J’ai fait récemment un workshop pour l’EICAR, autour du métier d’assistant caméra, et j’étais davantage axée sur la pratique.
- Quels étaient les profils des stagiaires ?
Marine Goujet : Ils étaient tous les trois d’horizons très différents. Il y avait un réalisateur de documentaire, qui faisait ses propres films, jusqu’au montage, à l’étalonnage. Il y avait aussi une seconde assistante caméra, qui avait déjà une bonne expérience des plateaux, et le troisième participant avait fait un BTS image et il travaillait chez un loueur de caméras. En fait, il voyait beaucoup de matériel défiler mais sans expérience de plateau. Trois profils vraiment différents, auxquels il était intéressant de s’adapter.
Leurs questions étaient très différentes. Parfois, on peut aussi ne pas oser poser certaines questions parce qu’on se dit qu’en tant qu’assistant caméra, on devrait avoir la réponse, alors que quand c’est un étudiant en BTS qui pose la question, ça passe mieux, et en fait la question profite à tout le monde. Cela créait une dynamique vraiment nourrissante.
- Qu’est-ce qui est le plus formateur dans ton métier ? La formation initiale que tu as reçue, les rencontres, les expériences de plateau ?
Marine Goujet : Le plus important, ce sont les rencontres, mais les rencontres sont façonnées, déterminées par la formation technique, et sa propre démarche personnelle. Je parlais de ma rencontre avec Denis Lenoir. Avec Denis, la rencontre a fonctionné parce que j’avais un solide background, des connaissances en optique, qui viennent de ma formation. J’ai rencontré Denis parce que je fais encore des courts métrages régulièrement dans une démarche de rencontrer de nouvelles personnes.
La personnalité est importante, mais le bagage technique est très important également. Moi-même j’apprécie de travailler avec quelqu’un qui comprend ce que je suis en train de faire, et qui peut anticiper mes besoins.
À la fin, chaque rencontre apporte une nouvelle façon de travailler, d’envisager les choses, c’est très enrichissant.
- Y-a-t-il une veille technologique à réaliser sur les nouvelles caméras et les mises à jour ?
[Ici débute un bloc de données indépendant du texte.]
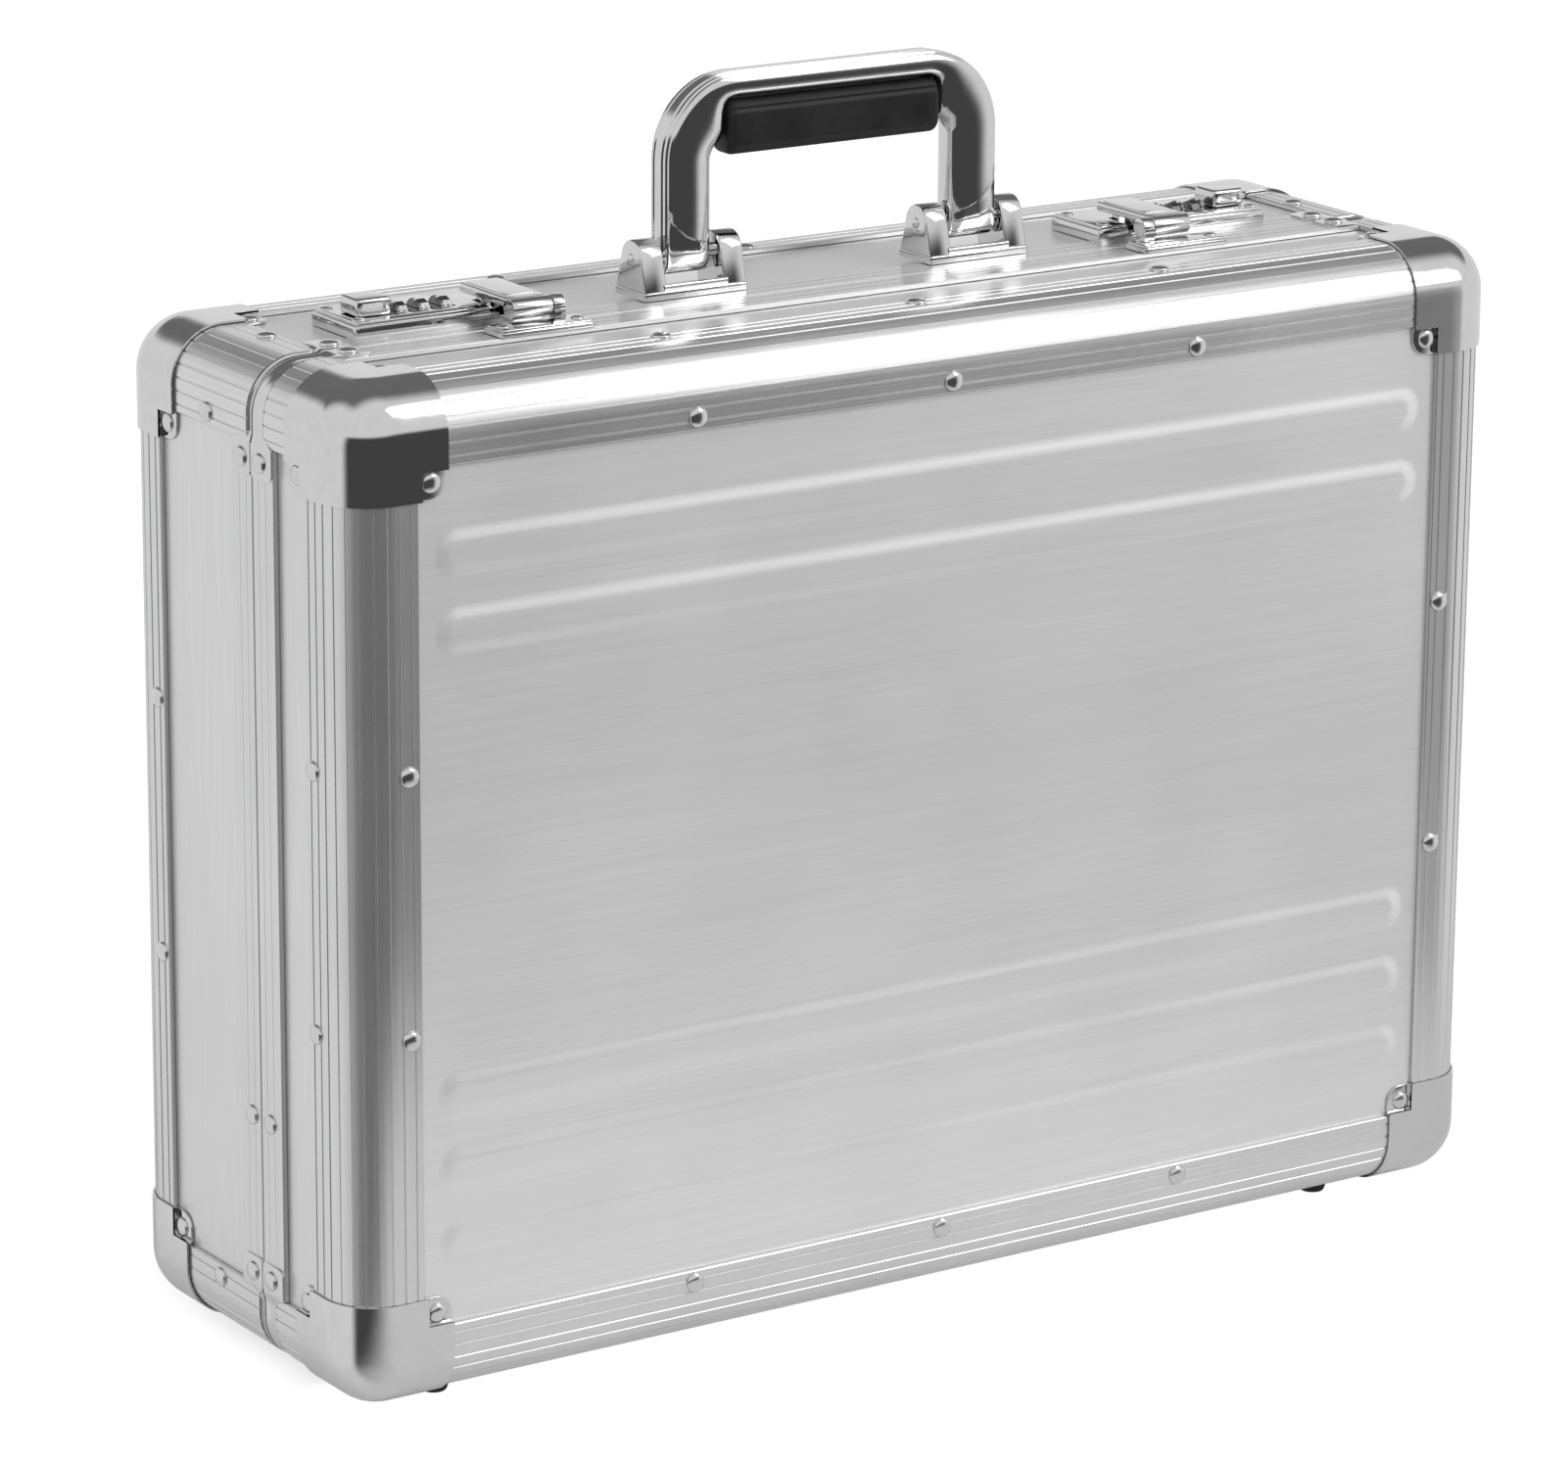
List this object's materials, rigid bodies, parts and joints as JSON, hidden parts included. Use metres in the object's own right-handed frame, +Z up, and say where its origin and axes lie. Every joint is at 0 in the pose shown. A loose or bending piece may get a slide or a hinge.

Marine Goujet : Absolument. Même lorsque les chefs opérateurs font ce travail de veille, ils comptent quand même sur nous pour valider leurs choix, pour être sûrs. La révolution de l’Alexa 35, la Sony Burano… il y a tout le temps de nouvelles caméras, donc c’est essentiel de se tenir au courant. Il faut le faire tout le temps et sans attendre un projet spécifique. Si j’étais restée bloquée sur mes connaissances de Louis Lumière, je ne pourrais pas faire grand-chose à part des films en 35mm.